Supplied entries:

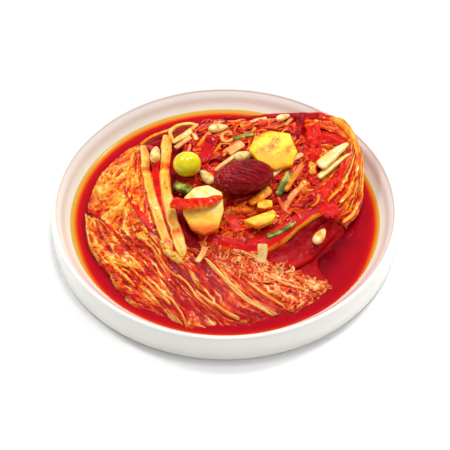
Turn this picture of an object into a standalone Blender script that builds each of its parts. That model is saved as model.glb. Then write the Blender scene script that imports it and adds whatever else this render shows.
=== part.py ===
"""Cabbage kimchi, folded over and standing in its own brine, in a shallow white dish.

The dish is turned about Z and stands on z = 0. The cabbage is one head quarter folded on
itself: a crest of ribs on the left, a fan of leaf tips that sinks into the brine at the
front, and a tall cut heart at the back right. Seasoning and toppings lie between them.
"""

import math

import bmesh
import bpy
from mathutils import Matrix, Vector, noise

MM = 0.001
GAP = 0.3 * MM          # air left between two pieces that touch
SKIN_GAP = 0.7 * MM     # air under a piece that is draped over the cabbage
FLOOR_GAP = 0.45 * MM   # air between the cabbage and the dish

# Dish
DISH_RADIUS = 100 * MM
DISH_HEIGHT = 19.2 * MM
DISH_FLOOR = 4.0 * MM
DISH_SECTORS = 44
LIP_WIDTH = 3.2 * MM
LIP_ROUND = 1.4 * MM
FOOT_ROUND = 2.6 * MM
CORNER = 0.3                    # where the middle of a rounded corner lies, as a share of it
FOOT_RING_RADIUS = 84 * MM
FOOT_RING_DEPTH = 0.9 * MM

# Brine
BRINE_LEVEL = 8.5 * MM
BRINE_RADIUS = 87.7 * MM

# Seasoning
ROUGH_PITCH = 12 * MM
STUFFING_CELLS = 10
STUFFING_THICKNESS = 3.4 * MM
STUFFING_ROUGHNESS = 1.1 * MM

# Cabbage
CABBAGE_CELLS = 26              # across the body each way
WATERLINE_TOP = 9.2 * MM        # height of the leaves where they meet the brine
HEART_WALL = 20 * MM            # how much further the heart's side stands up
HEART_BEARING = math.radians(38)
HEART_SPREAD = math.radians(32)
PLATEAU = 23 * MM
SOFT_SHOULDER = 4.5
SHARP_SHOULDER = 30
OVERHANG = 0.042                # how much the heart's top leans out past its foot, as a share
OVERHANG_BEARING = math.radians(36)
OVERHANG_SPREAD = math.radians(13)

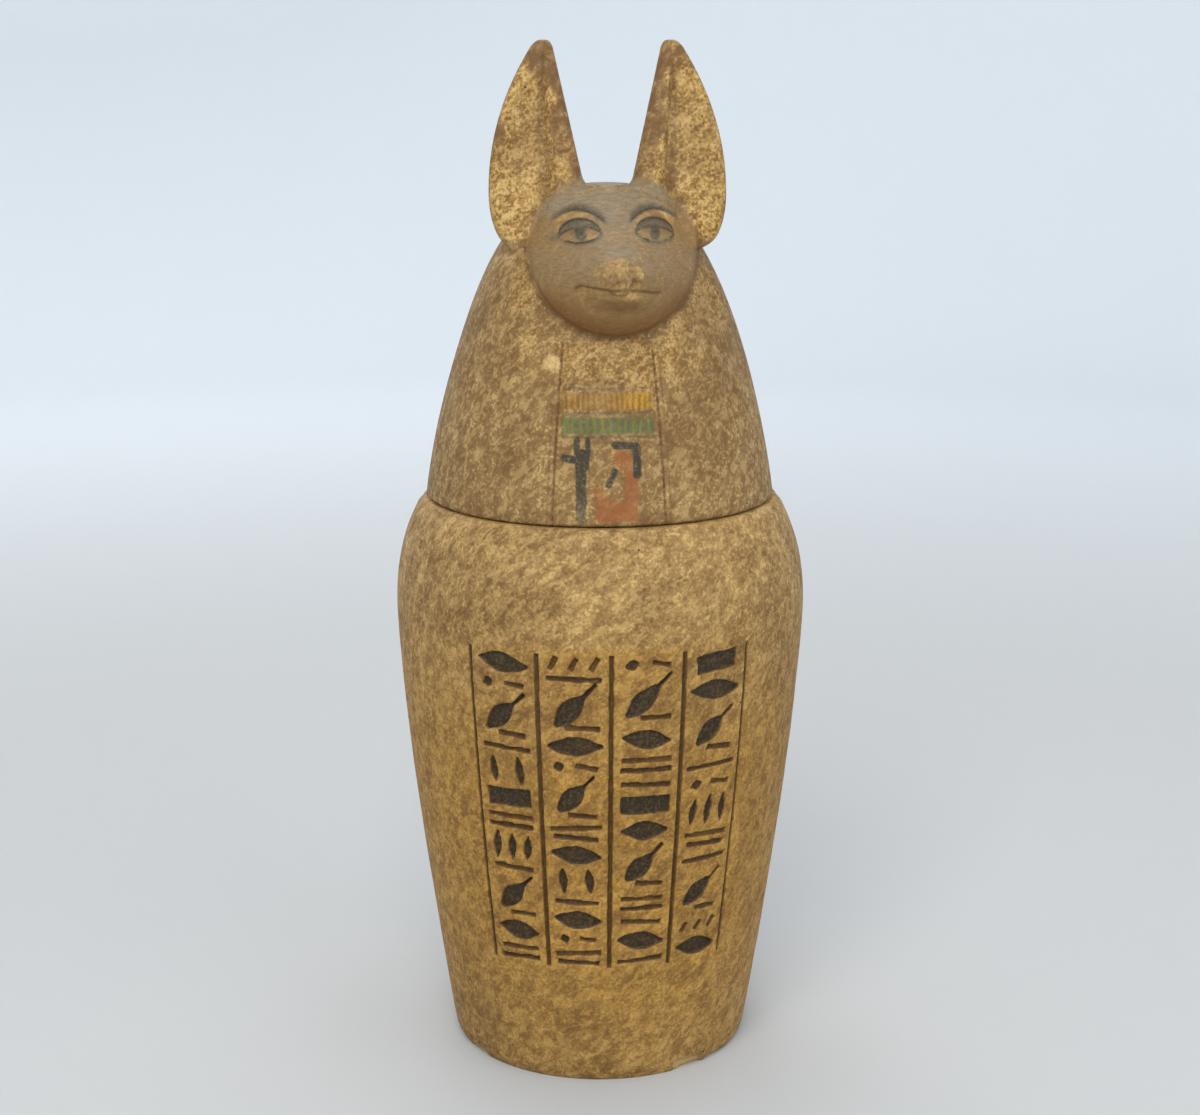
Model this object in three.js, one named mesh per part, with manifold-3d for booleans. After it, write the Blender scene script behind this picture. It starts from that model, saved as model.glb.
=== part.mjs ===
// A jackal-headed canopic jar in painted limestone: a hollow jar that tapers to its foot, and the
// solid lid, carved as a jackal's head in a long wig, whose plug sits in the jar's mouth.
// Millimetres, +Z up. The head faces -Y, and the origin is the centre of the foot, on the ground.
import * as THREE from "three";
import { mergeVertices } from "three/addons/utils/BufferGeometryUtils.js";
import Module from "manifold-3d";

const wasm = await Module();
wasm.setup();

// Jar, outside
const JAR_HEIGHT = 190;
const FOOT_RADIUS = 49.2;
const FOOT_BEVEL_HEIGHT = 5;
const FOOT_BEVEL_WIDTH = 2;
const BELLY_RADIUS = 68.6;
const BELLY_HEIGHT = 155;
const BELLY_CURVE = 1.4; // exponent of the taper from the belly down to the foot
const RIM_RADIUS = 59.6;
const RIM_EDGE = 1.5; // rounding of the rim's outer edge
const SHOULDER_CURVE = 2.2; // exponent of the curve from the belly up to the rim

// Jar, inside
const WALL = 12;
const FLOOR = 14;
const FLOOR_CORNER = 10; // the hollow's rounding where wall and floor meet
const MOUTH_RADIUS = 42;
const MOUTH_DEPTH = 16; // straight part of the mouth, before the hollow widens
const HOLLOW_SHOULDER = 24; // height over which the hollow widens below the mouth

// Lid
const LID_GAP = 0.3; // the joint between jar and lid
const LID_RADIUS = 57.9;
const LID_EDGE = 1.5; // rounding of the lid's lower edge
const CROWN_HEIGHT = 293; // top of the skull above the ground
const WIG_BELL = 1.2; // inner exponent of the wig's bell shape
const WIG_DOME = 0.385; // outer exponent of the wig's bell shape
const PLUG_CLEARANCE = 1;
const PLUG_DEPTH = 12;
const PLUG_CHAMFER = 1.5;

// Face: a snout that stands out of the wig, seen from the front as two half ellipses
const FACE_X = 3;
const FACE_Z = 272.9;
const FACE_HALF_WIDTH = 27;
const FACE_LOW = 24.5; // centre down to the chin
const FACE_HIGH = 18; // centre up to the top of the forehead
const FACE_PROUD_CHIN = 2; // how far the outline stands out of the wig at the chin
const FACE_PROUD_TOP = -1.5; // below the wig's surface, so the forehead runs into the skull
const CHEEK_REACH = 15; // how far the broad dome of the face reaches forward
const CHEEK_CURVE = 0.9;
const SNOUT_REACH = 8; // how far the snout reaches beyond that dome
const SNOUT_DROP = 5; // the snout's middle below the face's centre
const SNOUT_HALF_WIDTH = 13;
const SNOUT_HALF_HEIGHT = 9;
const NOSE_RAISE = 1.4;
const NOSE_DROP = 4.4;
const NOSE_HALF_WIDTH = 7;
const NOSE_HALF_HEIGHT = 5.5;
const FACE_BACK = 6; // the face's block ends this far in front of the lid's axis
const FACE_BACK_SHARE = 0.7; // its outline there, drawn in to stay inside the wig

// Eyes, brows and mouth: cuts on the face, placed from its centre
const EYE_APART = 11.8;
const EYE_UP = 6.2;
const EYE_LENGTH = 13.4;
const EYE_OPEN = 4.8;
const EYE_TILT = -6; // degrees: the outer corner is lower than the inner one
const PUPIL_RADIUS = 2;
const BROW_FROM = 4.5; // inner end of the brow line, across from the face's middle
const BROW_TO = 20; // outer end
const BROW_PEAK_ACROSS = 11.8;
const BROW_PEAK_UP = 13.3;
const BROW_SPREAD = 4.6; // a larger spread is a flatter brow
const MOUTH_DROP = 9.6;
const MOUTH_WIDTH = 27;
const MOUTH_SLOPE = -0.07; // the rise of the mouth for each millimetre across
const FACE_CUT = 0.9; // width of the cuts
const FACE_CUT_DEPTH = 0.8;

// Ears: upright leaves, mirrored about the head's middle
const HEAD_X = 1.8;
const EAR_TIP_Z = 338;
const EAR_TIP_X = 20.3;
const EAR_LOBE_Z = 272;
const EAR_WIDE_Z = 290; // where the outer edge is furthest out
const EAR_WIDE_X = 38.1;
const EAR_LOBE_X = 29; // the outer edge at the foot of the lobe, before it is rounded
const EAR_ROOT_X = 7.6; // the inner edge where it leaves the crown
const EAR_OUTER_CURVE = 2.1;
const EAR_TIP_ROUND = 2.6;
const EAR_LOBE_ROUND = 5;
const EAR_LOBE_INNER_X = 19; // the inner edge at the lobe, behind the cheek
const EAR_THICKNESS = 10;
const EAR_TIP_THICKNESS = 5;
const EAR_LOBE_Y = -15; // middle of the ear's thickness at the lobe
const EAR_TIP_Y = -6; // and at the tip, so the ear leans back
const EAR_SCOOP = 2.6; // depth of the hollow in the ear's front
const EAR_FOLD = 0.3; // where the fold stands, from the inner edge, as a share of the width

// Bib on the wig's front: two cut side lines, three rules, and a staff beside a seated shape
const BIB_HALF_ANGLE = 18; // degrees
const BIB_TOP_Z = 246;
const BIB_RULES = [232.4, 225, 217.8];
const BIB_CUT = 0.9;
const BIB_CUT_DEPTH = 0.7;
const STAFF_TOP_Z = 216;
const FIGURE_LOW_Z = 194;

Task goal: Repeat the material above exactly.

Response to this exercise:
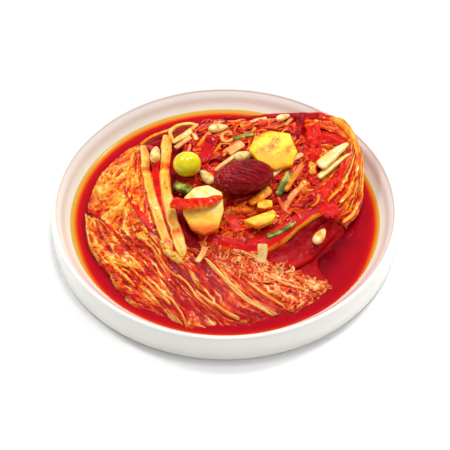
Turn this picture of an object into a standalone Blender script that builds each of its parts. That model is saved as model.glb. Then write the Blender scene script that imports it and adds whatever else this render shows.
=== part.py ===
"""Cabbage kimchi, folded over and standing in its own brine, in a shallow white dish.

The dish is turned about Z and stands on z = 0. The cabbage is one head quarter folded on
itself: a crest of ribs on the left, a fan of leaf tips that sinks into the brine at the
front, and a tall cut heart at the back right. Seasoning and toppings lie between them.
"""

import math

import bmesh
import bpy
from mathutils import Matrix, Vector, noise

MM = 0.001
GAP = 0.3 * MM          # air left between two pieces that touch
SKIN_GAP = 0.7 * MM     # air under a piece that is draped over the cabbage
FLOOR_GAP = 0.45 * MM   # air between the cabbage and the dish

# Dish
DISH_RADIUS = 100 * MM
DISH_HEIGHT = 19.2 * MM
DISH_FLOOR = 4.0 * MM
DISH_SECTORS = 44
LIP_WIDTH = 3.2 * MM
LIP_ROUND = 1.4 * MM
FOOT_ROUND = 2.6 * MM
CORNER = 0.3                    # where the middle of a rounded corner lies, as a share of it
FOOT_RING_RADIUS = 84 * MM
FOOT_RING_DEPTH = 0.9 * MM

# Brine
BRINE_LEVEL = 8.5 * MM
BRINE_RADIUS = 87.7 * MM

# Seasoning
ROUGH_PITCH = 12 * MM
STUFFING_CELLS = 10
STUFFING_THICKNESS = 3.4 * MM
STUFFING_ROUGHNESS = 1.1 * MM

# Cabbage
CABBAGE_CELLS = 26              # across the body each way
WATERLINE_TOP = 9.2 * MM        # height of the leaves where they meet the brine
HEART_WALL = 20 * MM            # how much further the heart's side stands up
HEART_BEARING = math.radians(38)
HEART_SPREAD = math.radians(32)
PLATEAU = 23 * MM
SOFT_SHOULDER = 4.5
SHARP_SHOULDER = 30
OVERHANG = 0.042                # how much the heart's top leans out past its foot, as a share
OVERHANG_BEARING = math.radians(36)
OVERHANG_SPREAD = math.radians(13)

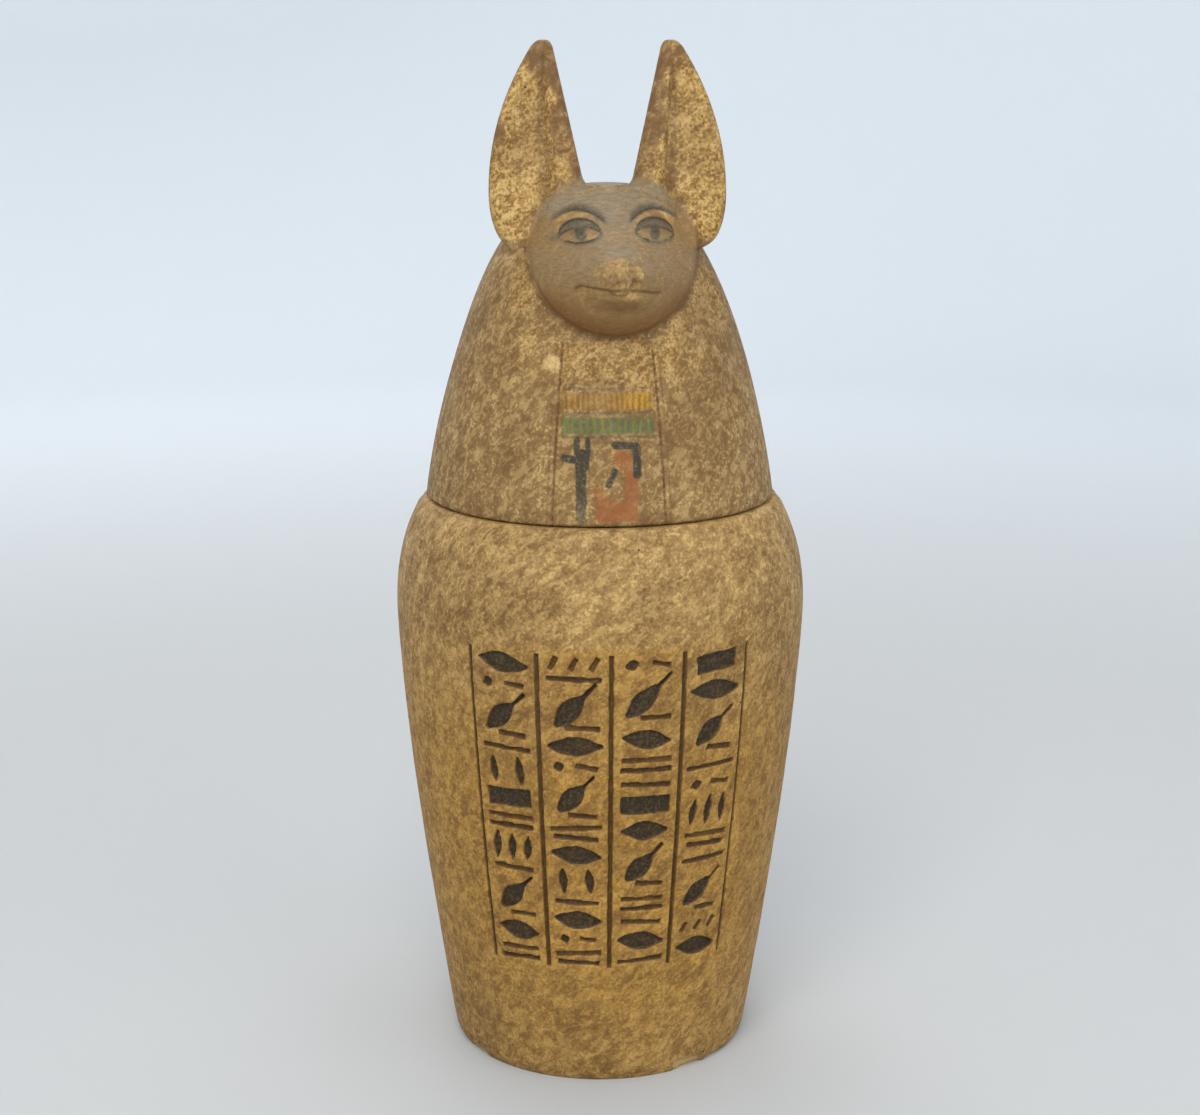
Model this object in three.js, one named mesh per part, with manifold-3d for booleans. After it, write the Blender scene script behind this picture. It starts from that model, saved as model.glb.
=== part.mjs ===
// A jackal-headed canopic jar in painted limestone: a hollow jar that tapers to its foot, and the
// solid lid, carved as a jackal's head in a long wig, whose plug sits in the jar's mouth.
// Millimetres, +Z up. The head faces -Y, and the origin is the centre of the foot, on the ground.
import * as THREE from "three";
import { mergeVertices } from "three/addons/utils/BufferGeometryUtils.js";
import Module from "manifold-3d";

const wasm = await Module();
wasm.setup();

// Jar, outside
const JAR_HEIGHT = 190;
const FOOT_RADIUS = 49.2;
const FOOT_BEVEL_HEIGHT = 5;
const FOOT_BEVEL_WIDTH = 2;
const BELLY_RADIUS = 68.6;
const BELLY_HEIGHT = 155;
const BELLY_CURVE = 1.4; // exponent of the taper from the belly down to the foot
const RIM_RADIUS = 59.6;
const RIM_EDGE = 1.5; // rounding of the rim's outer edge
const SHOULDER_CURVE = 2.2; // exponent of the curve from the belly up to the rim

// Jar, inside
const WALL = 12;
const FLOOR = 14;
const FLOOR_CORNER = 10; // the hollow's rounding where wall and floor meet
const MOUTH_RADIUS = 42;
const MOUTH_DEPTH = 16; // straight part of the mouth, before the hollow widens
const HOLLOW_SHOULDER = 24; // height over which the hollow widens below the mouth

// Lid
const LID_GAP = 0.3; // the joint between jar and lid
const LID_RADIUS = 57.9;
const LID_EDGE = 1.5; // rounding of the lid's lower edge
const CROWN_HEIGHT = 293; // top of the skull above the ground
const WIG_BELL = 1.2; // inner exponent of the wig's bell shape
const WIG_DOME = 0.385; // outer exponent of the wig's bell shape
const PLUG_CLEARANCE = 1;
const PLUG_DEPTH = 12;
const PLUG_CHAMFER = 1.5;

// Face: a snout that stands out of the wig, seen from the front as two half ellipses
const FACE_X = 3;
const FACE_Z = 272.9;
const FACE_HALF_WIDTH = 27;
const FACE_LOW = 24.5; // centre down to the chin
const FACE_HIGH = 18; // centre up to the top of the forehead
const FACE_PROUD_CHIN = 2; // how far the outline stands out of the wig at the chin
const FACE_PROUD_TOP = -1.5; // below the wig's surface, so the forehead runs into the skull
const CHEEK_REACH = 15; // how far the broad dome of the face reaches forward
const CHEEK_CURVE = 0.9;
const SNOUT_REACH = 8; // how far the snout reaches beyond that dome
const SNOUT_DROP = 5; // the snout's middle below the face's centre
const SNOUT_HALF_WIDTH = 13;
const SNOUT_HALF_HEIGHT = 9;
const NOSE_RAISE = 1.4;
const NOSE_DROP = 4.4;
const NOSE_HALF_WIDTH = 7;
const NOSE_HALF_HEIGHT = 5.5;
const FACE_BACK = 6; // the face's block ends this far in front of the lid's axis
const FACE_BACK_SHARE = 0.7; // its outline there, drawn in to stay inside the wig

// Eyes, brows and mouth: cuts on the face, placed from its centre
const EYE_APART = 11.8;
const EYE_UP = 6.2;
const EYE_LENGTH = 13.4;
const EYE_OPEN = 4.8;
const EYE_TILT = -6; // degrees: the outer corner is lower than the inner one
const PUPIL_RADIUS = 2;
const BROW_FROM = 4.5; // inner end of the brow line, across from the face's middle
const BROW_TO = 20; // outer end
const BROW_PEAK_ACROSS = 11.8;
const BROW_PEAK_UP = 13.3;
const BROW_SPREAD = 4.6; // a larger spread is a flatter brow
const MOUTH_DROP = 9.6;
const MOUTH_WIDTH = 27;
const MOUTH_SLOPE = -0.07; // the rise of the mouth for each millimetre across
const FACE_CUT = 0.9; // width of the cuts
const FACE_CUT_DEPTH = 0.8;

// Ears: upright leaves, mirrored about the head's middle
const HEAD_X = 1.8;
const EAR_TIP_Z = 338;
const EAR_TIP_X = 20.3;
const EAR_LOBE_Z = 272;
const EAR_WIDE_Z = 290; // where the outer edge is furthest out
const EAR_WIDE_X = 38.1;
const EAR_LOBE_X = 29; // the outer edge at the foot of the lobe, before it is rounded
const EAR_ROOT_X = 7.6; // the inner edge where it leaves the crown
const EAR_OUTER_CURVE = 2.1;
const EAR_TIP_ROUND = 2.6;
const EAR_LOBE_ROUND = 5;
const EAR_LOBE_INNER_X = 19; // the inner edge at the lobe, behind the cheek
const EAR_THICKNESS = 10;
const EAR_TIP_THICKNESS = 5;
const EAR_LOBE_Y = -15; // middle of the ear's thickness at the lobe
const EAR_TIP_Y = -6; // and at the tip, so the ear leans back
const EAR_SCOOP = 2.6; // depth of the hollow in the ear's front
const EAR_FOLD = 0.3; // where the fold stands, from the inner edge, as a share of the width

// Bib on the wig's front: two cut side lines, three rules, and a staff beside a seated shape
const BIB_HALF_ANGLE = 18; // degrees
const BIB_TOP_Z = 246;
const BIB_RULES = [232.4, 225, 217.8];
const BIB_CUT = 0.9;
const BIB_CUT_DEPTH = 0.7;
const STAFF_TOP_Z = 216;
const FIGURE_LOW_Z = 194;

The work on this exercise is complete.